- Task details -
Copy every line from the material below that holds "append".
Start of Stored data
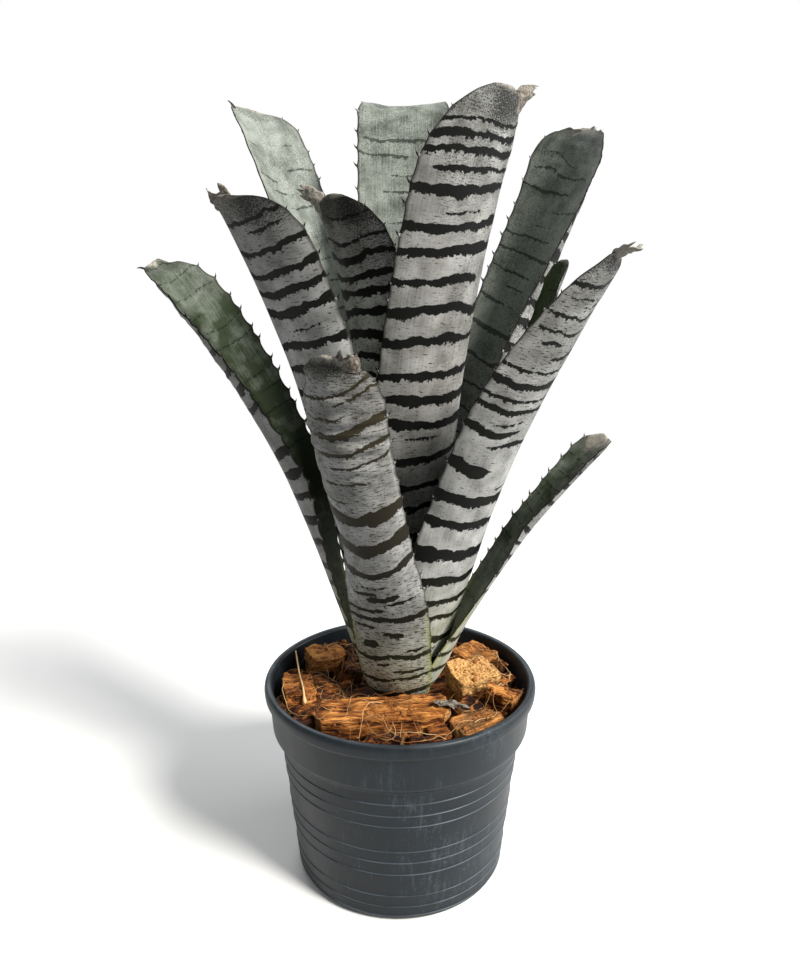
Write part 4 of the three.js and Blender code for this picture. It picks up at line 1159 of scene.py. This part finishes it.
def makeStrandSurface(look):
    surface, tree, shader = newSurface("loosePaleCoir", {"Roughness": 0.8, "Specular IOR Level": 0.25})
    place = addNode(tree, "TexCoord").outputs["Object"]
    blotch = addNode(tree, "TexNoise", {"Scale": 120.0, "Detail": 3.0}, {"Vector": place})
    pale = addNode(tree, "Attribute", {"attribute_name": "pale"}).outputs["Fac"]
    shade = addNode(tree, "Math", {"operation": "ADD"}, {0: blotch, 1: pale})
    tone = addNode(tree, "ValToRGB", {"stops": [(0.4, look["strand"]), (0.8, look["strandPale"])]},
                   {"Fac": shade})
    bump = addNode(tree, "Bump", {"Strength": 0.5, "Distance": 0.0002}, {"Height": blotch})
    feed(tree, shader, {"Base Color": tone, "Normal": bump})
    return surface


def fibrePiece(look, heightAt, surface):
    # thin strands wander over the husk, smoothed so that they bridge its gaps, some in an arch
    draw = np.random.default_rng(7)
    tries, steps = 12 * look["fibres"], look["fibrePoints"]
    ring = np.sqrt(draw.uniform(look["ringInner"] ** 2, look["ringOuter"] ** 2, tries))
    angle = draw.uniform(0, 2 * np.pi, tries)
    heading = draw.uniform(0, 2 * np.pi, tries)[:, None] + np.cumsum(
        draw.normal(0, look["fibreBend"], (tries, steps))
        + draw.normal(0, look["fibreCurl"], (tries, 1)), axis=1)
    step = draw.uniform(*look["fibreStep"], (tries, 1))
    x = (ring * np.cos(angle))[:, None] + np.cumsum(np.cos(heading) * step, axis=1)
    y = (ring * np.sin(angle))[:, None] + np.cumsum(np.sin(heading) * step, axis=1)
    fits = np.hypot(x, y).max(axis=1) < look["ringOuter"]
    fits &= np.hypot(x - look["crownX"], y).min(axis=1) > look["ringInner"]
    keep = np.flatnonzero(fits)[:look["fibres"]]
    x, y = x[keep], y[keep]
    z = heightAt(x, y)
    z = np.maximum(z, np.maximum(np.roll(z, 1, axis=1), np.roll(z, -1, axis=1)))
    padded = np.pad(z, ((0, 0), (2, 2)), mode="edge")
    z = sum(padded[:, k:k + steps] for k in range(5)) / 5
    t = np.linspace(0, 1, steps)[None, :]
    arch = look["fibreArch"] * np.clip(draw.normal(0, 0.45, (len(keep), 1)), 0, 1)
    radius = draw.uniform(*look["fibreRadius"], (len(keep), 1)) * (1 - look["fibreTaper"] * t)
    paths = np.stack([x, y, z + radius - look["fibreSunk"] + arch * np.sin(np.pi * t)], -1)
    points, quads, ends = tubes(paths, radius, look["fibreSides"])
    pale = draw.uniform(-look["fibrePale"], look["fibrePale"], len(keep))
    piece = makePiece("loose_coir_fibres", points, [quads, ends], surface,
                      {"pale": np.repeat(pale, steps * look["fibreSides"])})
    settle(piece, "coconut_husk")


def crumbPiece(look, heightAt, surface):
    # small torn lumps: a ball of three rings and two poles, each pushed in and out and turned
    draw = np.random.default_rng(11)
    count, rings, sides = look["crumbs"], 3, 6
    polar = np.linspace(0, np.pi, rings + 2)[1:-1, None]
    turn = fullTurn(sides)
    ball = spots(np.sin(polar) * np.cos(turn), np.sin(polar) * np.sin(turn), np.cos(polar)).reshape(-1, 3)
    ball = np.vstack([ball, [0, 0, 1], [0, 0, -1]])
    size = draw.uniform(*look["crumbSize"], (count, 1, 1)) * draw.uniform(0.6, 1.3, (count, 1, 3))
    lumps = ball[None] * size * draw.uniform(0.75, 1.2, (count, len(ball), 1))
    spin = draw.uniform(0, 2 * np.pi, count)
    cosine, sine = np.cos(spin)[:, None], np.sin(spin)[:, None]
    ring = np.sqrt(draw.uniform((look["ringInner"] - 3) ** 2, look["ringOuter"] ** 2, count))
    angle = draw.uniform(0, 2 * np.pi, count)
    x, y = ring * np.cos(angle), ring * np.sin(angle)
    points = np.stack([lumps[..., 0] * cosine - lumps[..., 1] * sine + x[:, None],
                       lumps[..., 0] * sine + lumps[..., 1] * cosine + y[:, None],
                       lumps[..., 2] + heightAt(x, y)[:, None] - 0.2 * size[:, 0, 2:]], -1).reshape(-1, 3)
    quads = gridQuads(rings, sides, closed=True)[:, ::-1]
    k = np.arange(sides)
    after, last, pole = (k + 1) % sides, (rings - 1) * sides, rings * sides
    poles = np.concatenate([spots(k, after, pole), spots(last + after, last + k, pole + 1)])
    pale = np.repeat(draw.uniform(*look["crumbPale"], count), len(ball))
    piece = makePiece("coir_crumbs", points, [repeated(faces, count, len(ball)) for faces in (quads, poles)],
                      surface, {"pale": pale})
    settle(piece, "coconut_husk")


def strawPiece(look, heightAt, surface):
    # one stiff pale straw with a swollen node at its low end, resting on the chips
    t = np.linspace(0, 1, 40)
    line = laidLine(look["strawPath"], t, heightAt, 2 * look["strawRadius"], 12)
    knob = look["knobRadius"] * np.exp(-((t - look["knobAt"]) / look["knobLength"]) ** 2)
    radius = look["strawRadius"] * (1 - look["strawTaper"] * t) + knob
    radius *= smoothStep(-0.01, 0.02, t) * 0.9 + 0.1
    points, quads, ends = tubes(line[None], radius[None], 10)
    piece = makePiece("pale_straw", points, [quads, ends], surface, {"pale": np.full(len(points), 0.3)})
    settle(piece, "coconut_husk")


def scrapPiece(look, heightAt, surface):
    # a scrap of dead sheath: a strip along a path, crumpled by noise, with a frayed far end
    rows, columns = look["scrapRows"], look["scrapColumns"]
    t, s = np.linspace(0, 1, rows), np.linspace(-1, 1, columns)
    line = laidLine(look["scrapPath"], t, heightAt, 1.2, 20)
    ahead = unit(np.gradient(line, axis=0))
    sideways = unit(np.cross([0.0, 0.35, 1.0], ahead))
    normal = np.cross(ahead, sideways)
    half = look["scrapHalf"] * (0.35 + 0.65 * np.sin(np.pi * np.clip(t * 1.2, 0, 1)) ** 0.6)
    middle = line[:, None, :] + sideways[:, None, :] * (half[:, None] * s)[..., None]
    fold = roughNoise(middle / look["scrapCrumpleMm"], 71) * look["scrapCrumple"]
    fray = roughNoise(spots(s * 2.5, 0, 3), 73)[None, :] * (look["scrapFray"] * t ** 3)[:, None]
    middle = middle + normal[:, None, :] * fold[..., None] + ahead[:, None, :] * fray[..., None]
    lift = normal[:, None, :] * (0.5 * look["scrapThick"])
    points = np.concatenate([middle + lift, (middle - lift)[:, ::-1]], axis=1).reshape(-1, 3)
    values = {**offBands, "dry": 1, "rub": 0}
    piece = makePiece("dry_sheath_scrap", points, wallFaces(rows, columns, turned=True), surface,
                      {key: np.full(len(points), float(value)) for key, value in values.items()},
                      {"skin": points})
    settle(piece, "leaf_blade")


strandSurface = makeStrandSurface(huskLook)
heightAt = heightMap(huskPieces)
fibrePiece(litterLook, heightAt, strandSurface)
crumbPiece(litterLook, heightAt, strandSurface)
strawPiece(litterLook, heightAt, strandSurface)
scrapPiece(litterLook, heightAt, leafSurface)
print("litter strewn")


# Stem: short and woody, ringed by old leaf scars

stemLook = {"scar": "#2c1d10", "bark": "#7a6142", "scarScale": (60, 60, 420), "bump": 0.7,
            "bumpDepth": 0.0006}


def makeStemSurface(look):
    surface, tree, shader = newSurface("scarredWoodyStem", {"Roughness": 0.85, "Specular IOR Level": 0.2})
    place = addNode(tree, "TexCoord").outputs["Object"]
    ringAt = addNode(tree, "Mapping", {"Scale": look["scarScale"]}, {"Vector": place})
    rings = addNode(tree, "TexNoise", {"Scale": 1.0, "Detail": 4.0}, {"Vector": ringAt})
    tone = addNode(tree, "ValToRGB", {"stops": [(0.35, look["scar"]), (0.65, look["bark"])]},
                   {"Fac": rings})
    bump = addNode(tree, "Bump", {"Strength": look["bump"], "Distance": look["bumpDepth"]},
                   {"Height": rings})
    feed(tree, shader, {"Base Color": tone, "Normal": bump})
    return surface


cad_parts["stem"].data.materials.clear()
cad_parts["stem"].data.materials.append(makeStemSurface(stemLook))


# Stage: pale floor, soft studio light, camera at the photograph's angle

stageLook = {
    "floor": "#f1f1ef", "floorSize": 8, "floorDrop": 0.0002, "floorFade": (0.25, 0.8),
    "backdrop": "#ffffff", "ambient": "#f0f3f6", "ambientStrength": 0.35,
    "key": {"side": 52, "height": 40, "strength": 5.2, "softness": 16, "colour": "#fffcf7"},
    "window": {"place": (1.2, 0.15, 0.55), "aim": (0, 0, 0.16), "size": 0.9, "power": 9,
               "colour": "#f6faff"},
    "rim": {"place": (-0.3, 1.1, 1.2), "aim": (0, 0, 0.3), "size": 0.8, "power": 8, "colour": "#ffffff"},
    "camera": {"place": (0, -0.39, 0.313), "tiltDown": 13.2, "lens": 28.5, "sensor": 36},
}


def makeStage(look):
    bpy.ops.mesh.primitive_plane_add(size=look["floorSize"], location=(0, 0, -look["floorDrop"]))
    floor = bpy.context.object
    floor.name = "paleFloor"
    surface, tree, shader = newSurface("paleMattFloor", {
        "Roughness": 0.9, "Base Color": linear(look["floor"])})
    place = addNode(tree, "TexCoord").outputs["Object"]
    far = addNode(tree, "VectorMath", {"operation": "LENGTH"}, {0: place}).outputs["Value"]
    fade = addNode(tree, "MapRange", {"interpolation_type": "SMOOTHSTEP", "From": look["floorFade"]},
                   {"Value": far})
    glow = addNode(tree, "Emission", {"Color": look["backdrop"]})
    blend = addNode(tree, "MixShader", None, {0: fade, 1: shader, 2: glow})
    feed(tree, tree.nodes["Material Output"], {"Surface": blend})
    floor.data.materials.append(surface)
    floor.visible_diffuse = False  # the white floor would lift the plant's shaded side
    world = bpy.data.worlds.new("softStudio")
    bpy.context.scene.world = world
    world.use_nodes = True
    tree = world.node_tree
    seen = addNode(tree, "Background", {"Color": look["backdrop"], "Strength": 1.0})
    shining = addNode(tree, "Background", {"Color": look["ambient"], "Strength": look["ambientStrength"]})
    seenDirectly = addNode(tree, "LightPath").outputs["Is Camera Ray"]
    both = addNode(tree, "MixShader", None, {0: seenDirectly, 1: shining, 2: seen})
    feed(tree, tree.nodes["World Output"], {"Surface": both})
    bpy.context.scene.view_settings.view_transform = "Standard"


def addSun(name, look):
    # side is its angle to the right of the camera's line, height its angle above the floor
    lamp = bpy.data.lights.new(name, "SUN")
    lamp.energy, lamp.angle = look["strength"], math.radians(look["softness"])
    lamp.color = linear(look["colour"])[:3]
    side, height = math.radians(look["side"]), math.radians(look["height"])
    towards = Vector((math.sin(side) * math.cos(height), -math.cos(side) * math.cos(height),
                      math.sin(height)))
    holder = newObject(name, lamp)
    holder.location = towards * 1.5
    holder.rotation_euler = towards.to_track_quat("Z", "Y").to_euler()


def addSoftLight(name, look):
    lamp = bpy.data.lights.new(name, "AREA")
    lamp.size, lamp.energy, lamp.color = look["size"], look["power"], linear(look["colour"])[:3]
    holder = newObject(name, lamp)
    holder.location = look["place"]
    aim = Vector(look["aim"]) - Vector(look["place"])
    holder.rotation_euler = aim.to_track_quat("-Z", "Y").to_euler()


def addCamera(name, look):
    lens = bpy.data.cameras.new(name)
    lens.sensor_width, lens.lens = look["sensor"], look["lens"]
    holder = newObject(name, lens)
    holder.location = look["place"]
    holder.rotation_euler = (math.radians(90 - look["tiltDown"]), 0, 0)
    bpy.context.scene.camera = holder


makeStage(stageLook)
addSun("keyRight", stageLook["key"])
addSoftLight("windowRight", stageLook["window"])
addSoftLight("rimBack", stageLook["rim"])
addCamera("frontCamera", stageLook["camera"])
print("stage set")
End of Stored data
- Solution for this task -
cad_parts["stem"].data.materials.append(makeStemSurface(stemLook))
    floor.data.materials.append(surface)